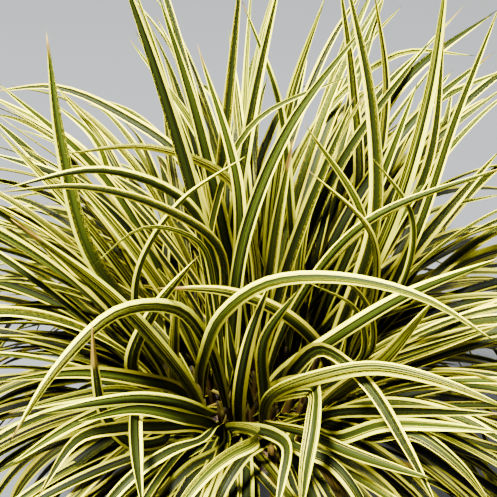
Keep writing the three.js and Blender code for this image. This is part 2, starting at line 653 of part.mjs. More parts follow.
// How many of the leading blades' points a drawn blade would stand in front of.
function countHidden(blade, squares) {
  const hidden = new Set();
  for (const [x, y, nearer] of shownPoints(blade, 5)) {
    for (const [across, down] of NEIGHBOURS) {
      const beside = squares.get(squareOf(x + across * HIDING_RADIUS, y + down * HIDING_RADIUS)) ?? [];
      for (const point of beside) {
        if (nearer < point[2] && Math.hypot(point[0] - x, point[1] - y) < HIDING_RADIUS) hidden.add(point);
      }
    }
  }
  return hidden.size;
}

// Boxes round the stretches of a blade, which show at once which blades come near each other.
function stretchBoxes(spine) {
  return spine.slice(1).map((point, i) => {
    return new THREE.Box3().setFromPoints([spine[i], point]).expandByScalar(BLADE.width * 0.6);
  });
}

// The part of a blade beyond the sheath's mouth, where it has to be clear of its own shoot's blades too.
function upperPart(blade) {
  const place = bladeGeometry(blade).attributes.position;
  const points = [];
  for (let i = 0; i < place.count; i++) points.push(new THREE.Vector3().fromBufferAttribute(place, i));
  const tip = points.pop();
  const rings = [];
  for (let i = 3; i < points.length; i += 3) rings.push(points.slice(i, i + 3));
  return toSolid(loft(rings, tip));
}

const near = (boxes, others) => boxes.some((box) => others.some((other) => box.intersectsBox(other)));

// Adds the first of the candidate blades that is clear of everything that already stands.
// A candidate is { shoot, blade }. Returns whether one was clear.
function grow(candidates, shoots, obstacles) {
  for (const { shoot, blade } of candidates) {
    const boxes = stretchBoxes(blade.spine);
    const whole = toSolid(bladeGeometry(blade));
    const upper = upperPart(blade);
    const touches = (mine, theirs) => mine.minGap(theirs, 2 * BLADE.clearance) < BLADE.clearance;
    const blocked =
      obstacles.some((obstacle) => touches(whole, obstacle)) ||
      shoots.some((other) => {
        if (other === shoot) {
          return other.blades.some((b) => near(boxes, b.boxes) && (touches(upper, b.upper)));
        }
        const sheathInReach = boxes.some((box) => box.intersectsBox(other.sheathBox));
        return (
          (sheathInReach && touches(whole, other.sheath)) ||
          other.blades.some((b) => near(boxes, b.boxes) && touches(whole, b.whole))
        );
      });
    if (blocked) continue;
    const joined = largestBody(wasm.Manifold.union(shoot.solid, whole));
    if (!isSound(joined)) continue;
    shoot.solid = joined;
    shoot.blades.push({ spine: blade.spine, boxes, whole, upper });
    return true;
  }
  return false;
}

function growPlant() {
  const random = seededRandom(SEED);
  const shoots = layOutShoots();
  for (const shoot of shoots) {
    shoot.sheath = toSolid(sheathGeometry(shoot));
    shoot.solid = shoot.sheath;
    shoot.sheathBox = new THREE.Box3().setFromBufferAttribute(sheathGeometry(shoot).attributes.position);
  }
  const obstacles = [potSolid(), compostSolid(shoots)];
  const left = [];
  for (const leading of leadingBlades) {
    const [x, reach] = leading.root;
    const awayness = ({ foot, blades }) => Math.hypot(foot.x - x, foot.y + reach) + 4 * blades.length;
    const nearest = [...shoots].sort((a, b) => awayness(a) - awayness(b));
    const candidates = function* () {
      for (const shift of REACH_SHIFTS) {
        for (const shoot of nearest.slice(0, 8)) yield { shoot, blade: leadingBlade(shoot, leading, shift) };
      }
    };
    if (!grow(candidates(), shoots, obstacles)) left.push(leading);
  }
  const leadingPoints = shoots.flatMap(({ blades }) => blades.flatMap((blade) => shownPoints(blade, 4)));
  const squares = sortPoints(leadingPoints);
  for (let rank = 0; rank < BLADES_PER_SHOOT; rank++) {
    for (const shoot of shoots) {
      if (shoot.blades.length >= BLADES_PER_SHOOT) continue;
      const candidates = function* () {
        for (let draw = 0; draw < DRAWS_PER_BLADE; draw++) {
          const blade = drawnBlade(shoot, rank, random);
          const bare = shoot.blades.length < FEWEST_BLADES && draw > DRAWS_PER_BLADE / 2;
          const allowed = bare ? 3 * MOST_HIDDEN : (MOST_HIDDEN * draw) / DRAWS_PER_BLADE;
          if (keepsOut(blade) && countHidden(blade, squares) <= allowed) yield { shoot, blade };
        }
      };
      grow(candidates(), shoots, obstacles);
    }
  }
  for (let rank = 0; rank < LOW.blades; rank++) {
    for (const shoot of shoots.filter(({ share }) => share > LOW.share)) {
      const candidates = function* () {
        for (let draw = 0; draw < LOW.draws; draw++) {
          const blade = lowBlade(shoot, random);
          const allowed = (MOST_HIDDEN * draw) / LOW.draws;
          const fits = staysLow(blade) && keepsOut(blade);
          if (fits && countHidden(blade, squares) <= allowed) yield { shoot, blade };
        }
      };
      grow(candidates(), shoots, obstacles);
    }
  }
  return { shoots, left };
}

// ---- The part ----

function material(color, roughness) {
  return new THREE.MeshStandardMaterial({ color, roughness, metalness: 0 });
}

function named(name, solid, paint) {
  const mesh = new THREE.Mesh(toGeometry(solid), paint);
  mesh.name = name;
  return mesh;
}

const { shoots, left } = growPlant();
const sedge = new THREE.Group();
sedge.add(named("pot", largestBody(potSolid()), material(0x33363a, 0.6)));
sedge.add(named("compost", largestBody(compostSolid(shoots)), material(0x2b1d14, 0.95)));
for (const shoot of shoots) {
  sedge.add(named(shoot.name, shoot.solid, material(0xb4b64e, 0.45)));
}

export default sedge;
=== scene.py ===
"""The looks of a variegated carex sedge in a plain round pot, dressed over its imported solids.

Everything is in metres, in the frame of the solids: +Z is up and the plant's front faces -Y.
"""

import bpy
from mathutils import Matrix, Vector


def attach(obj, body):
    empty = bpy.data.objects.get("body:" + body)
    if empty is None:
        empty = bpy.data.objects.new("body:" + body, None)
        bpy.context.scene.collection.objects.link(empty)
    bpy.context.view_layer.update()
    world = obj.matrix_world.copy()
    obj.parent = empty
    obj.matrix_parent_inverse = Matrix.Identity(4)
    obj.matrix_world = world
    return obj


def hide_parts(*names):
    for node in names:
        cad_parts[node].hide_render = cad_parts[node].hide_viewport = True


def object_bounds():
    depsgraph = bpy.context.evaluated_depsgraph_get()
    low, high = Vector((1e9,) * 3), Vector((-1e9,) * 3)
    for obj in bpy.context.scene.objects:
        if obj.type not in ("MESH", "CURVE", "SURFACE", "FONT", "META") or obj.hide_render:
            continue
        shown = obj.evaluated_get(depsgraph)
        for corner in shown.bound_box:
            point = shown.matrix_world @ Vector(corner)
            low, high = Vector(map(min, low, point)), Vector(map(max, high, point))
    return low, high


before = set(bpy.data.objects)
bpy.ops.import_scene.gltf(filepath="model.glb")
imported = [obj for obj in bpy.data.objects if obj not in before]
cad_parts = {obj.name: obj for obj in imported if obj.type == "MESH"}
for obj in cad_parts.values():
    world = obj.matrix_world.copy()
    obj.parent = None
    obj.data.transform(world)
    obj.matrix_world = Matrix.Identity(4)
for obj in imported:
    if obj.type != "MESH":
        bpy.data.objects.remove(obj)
CAD_BOX = [list(corner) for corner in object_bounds()]

import logging
import math
from dataclasses import dataclass, field
from enum import Enum

import bmesh
import bpy
import numpy as np
from mathutils import Matrix, Vector
from mathutils.bvhtree import BVHTree

log = logging.getLogger("sedge")
Socket = bpy.types.NodeSocket
Three = tuple[Socket, Socket, Socket]

MM = 0.001
# The body that every piece rides on.
BODY = "root"
# The crown: the level of the compost, and the sunflower spiral on which the shoots stand, with its
# radius, its turn, how many shoots there are and how far the outermost ones lean out.
SOIL_LEVEL = 0.137
CROWN_RADIUS = 0.052
CROWN_TURN = 0.6
CROWN_SHOOTS = 40
CROWN_LEAN = math.radians(16)


class BladeKind(Enum):
    """How a blade grows, which decides its breadth, its stance and its colour."""

    GROWN = "grown"
    YOUNG = "young"
    LOW = "low"
    OLD = "old"


# ---- Front layout: the same grid of columns and rows that the leading blades are set out on ----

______

### YOUR TASK
Go back over the listing above and copy exactly the lines that begin at the line with "function material(color, roughness)" and stop after the line with "obj.parent = empty"; leave out every other line.

### WORKED ANSWER
function material(color, roughness) {
  return new THREE.MeshStandardMaterial({ color, roughness, metalness: 0 });
}

function named(name, solid, paint) {
  const mesh = new THREE.Mesh(toGeometry(solid), paint);
  mesh.name = name;
  return mesh;
}

const { shoots, left } = growPlant();
const sedge = new THREE.Group();
sedge.add(named("pot", largestBody(potSolid()), material(0x33363a, 0.6)));
sedge.add(named("compost", largestBody(compostSolid(shoots)), material(0x2b1d14, 0.95)));
for (const shoot of shoots) {
  sedge.add(named(shoot.name, shoot.solid, material(0xb4b64e, 0.45)));
}

export default sedge;
=== scene.py ===
"""The looks of a variegated carex sedge in a plain round pot, dressed over its imported solids.

Everything is in metres, in the frame of the solids: +Z is up and the plant's front faces -Y.
"""

import bpy
from mathutils import Matrix, Vector


def attach(obj, body):
    empty = bpy.data.objects.get("body:" + body)
    if empty is None:
        empty = bpy.data.objects.new("body:" + body, None)
        bpy.context.scene.collection.objects.link(empty)
    bpy.context.view_layer.update()
    world = obj.matrix_world.copy()
    obj.parent = empty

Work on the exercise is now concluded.